I wondered whether she showed the pictures to her daughter or husband, or displayed them to her family when she traveled home to Hebei. These questions were idle and unanswerable.

Every nanny I’ve known has taken endless pictures of the children she tends and the rooms where she works. Whenever I’m handed a phone to look at a picture of my child, I realize it’s one of hundreds in a long chain stretching off in both directions.

Other pictures are clearly not intended for employers’ eyes. I’ve seen selfies of nannies posing in bedrooms; throwing parties in their bosses’ homes during vacations; borrowing their clothing—posing, always posing. The employers themselves are perpetually absent from the pictures.
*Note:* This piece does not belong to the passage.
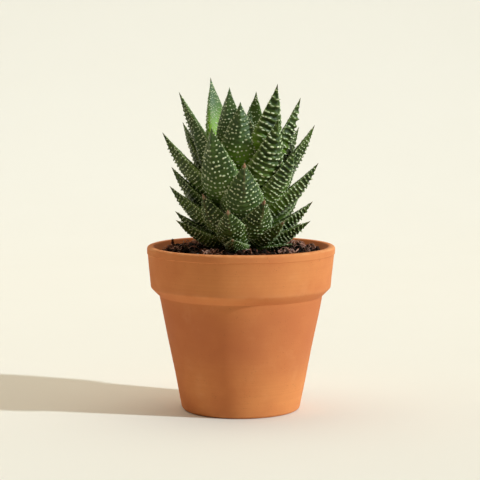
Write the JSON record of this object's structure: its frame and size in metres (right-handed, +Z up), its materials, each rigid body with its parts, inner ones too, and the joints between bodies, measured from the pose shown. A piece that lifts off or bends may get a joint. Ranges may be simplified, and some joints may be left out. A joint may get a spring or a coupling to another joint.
{
  "type": "potted haworthia",
  "caption": "Small rosette succulent with thick pointed leaves on a short stem, planted in soil in a rimmed round clay pot.",
  "frame": {"origin": "middle of the pot's foot, on the surface that the pot stands on", "axes": "+Z up along the pot's axis; -Y is the plant's front, +X its right-hand side seen from the front"},
  "size_m": [0.108, 0.108, 0.1907],
  "materials": {
    "terracotta": "unglazed matt clay",
    "potting_soil": "loose crumbly peat and bark mix",
    "stem": "short fleshy rootstock",
    "leaf": "satin green leaf with pale raised pearls",
    "bark": "rough dark bark"
  },
  "bodies": {
    "root": {"pot": "terracotta", "soil": "potting_soil", "stem": "stem", "leaf_01": "leaf", "leaf_02": "leaf", "leaf_03": "leaf", "leaf_04": "leaf", "leaf_05": "leaf", "leaf_06": "leaf", "leaf_07": "leaf", "leaf_08": "leaf", "leaf_09": "leaf", "leaf_10": "leaf", "leaf_11": "leaf", "leaf_12": "leaf", "leaf_13": "leaf", "leaf_14": "leaf", "leaf_15": "leaf", "leaf_16": "leaf", "leaf_17": "leaf", "leaf_18": "leaf", "leaf_19": "leaf", "leaf_20": "leaf", "leaf_21": "leaf", "leaf_22": "leaf", "leaf_23": "leaf", "leaf_24": "leaf", "leaf_25": "leaf", "leaf_26": "leaf", "leaf_27": "leaf", "leaf_28": "leaf", "leaf_29": "leaf", "leaf_30": "leaf", "leaf_31": "leaf", "leaf_32": "leaf", "leaf_33": "leaf", "leaf_34": "leaf", "leaf_35": "leaf", "leaf_36": "leaf", "leaf_37": "leaf", "leaf_38": "leaf", "leaf_39": "leaf", "leaf_40": "leaf", "leaf_41": "leaf", "leaf_42": "leaf", "leaf_43": "leaf", "leaf_44": "leaf", "leaf_45": "leaf", "leaf_46": "leaf", "leaf_47": "leaf", "leaf_48": "leaf", "bark_chip_left": "bark", "bark_chip_right": "bark", "bark_chip_back": "bark"}
  },
  "joints": []
}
We take pictures of everything except for one another. I guess there is fantasy on both sides. The nannies pretend they live in these comfortable homes and mother these plump babies. Perhaps they sometimes allow themselves to play dress-up—not only with the clothes and the rooms, but with the children.

We employers pretend our polished existences are the natural result of our work and excellence—not the fruit of another woman’s labor. The rooms are clean because somebody else cleaned them; the kids thrive because there’s an extra adult around the house. It takes a village, and damn it, we’ve hired one. But nobody wants to say that, not straight out like that.

We all want to pretend it’s not a job, it’s not about labor and cash and schedules. The employment relationship is the only reason we coexist in these rooms, and yet we treat it like an inconvenient, even nasty, truth—the first thing we’d like to crop from the picture.

I was leaving Xiao Li outside the frames, but I didn’t feel good about that, either. I didn’t like pretending that she didn’t exist. Her stories and songs and smiles are planted in my child’s mind forever—how could I excise her physical self?

I had spent the past year thinking that motherhood had vanished me from the wider world. How could I lament my own disappearance—only to erase another woman?